All the Tea in China
The Chinese tea trade was the subject of another visualization in the Atlas. It shows that China had been steadily losing ground to British India. Between 1888-1892 Chinese exports to Great Britain were 242 million pounds against India’s 105 million pounds. By 1912-1913, India had surpassed China to export 279 million pounds against 198 million pounds. In 1914, the majority of Chinese exports went to Russia, 902,716 piculs in all. A picul is equal to “as much as a man can carry on a shoulder-pole” or about 133 pounds.
The Silk Road to Profits
Silk has long been in demand in the West as a luxury good, giving its name to the overland trade route that connected East and West for centuries: the Silk Road. In 1914, China was the largest producer and exporter of silks in the world. On an annual basis, China averaged 14 million pounds, compared to the number two spot, Japan, at 11 million pounds, and number three, Italy, at 9 million pounds. Together, these three controlled 81.7% of the global silk trade.
The Opium of the Masses?
The opium trade, the pretext that opened China to foreign trade, was still big money in 1914. A total of 37 million hk. tls. were imported in 1914 from India, up 11.9% from 1908. This is actually down from a peak of 41 million hk. tls. in 1913.
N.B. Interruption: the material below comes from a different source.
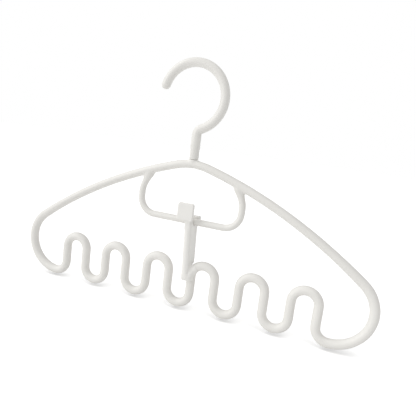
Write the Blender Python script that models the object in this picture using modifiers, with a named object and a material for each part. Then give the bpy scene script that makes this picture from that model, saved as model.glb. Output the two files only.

In 1907, China signed the Ten Year Agreement with India, which ultimately phased out the opium trade. By 1917 the trade was all but extinguished.
Back to the Future
The Aspects of Principal Exports of Chinese Goods to Foreign Countries is a far cry from the contemporary trade picture. China’s top export in 2021 was in the category “telephones for cellular networks or other wireless networks,” and was worth $147.1 billion. But it’s worth noting that China today is a direct result of this period. The resentment created during the Century of Humiliation would eventually help lead to Mao Zedong, the Long March, and the establishment of the People’s Republic of China. And in 1979, the Chinese central government would set up the first of their own “treaty ports,” in the form of special economic zones, places where foreign companies could set up shop. But this time, it wasn’t foreign powers who were making the rules.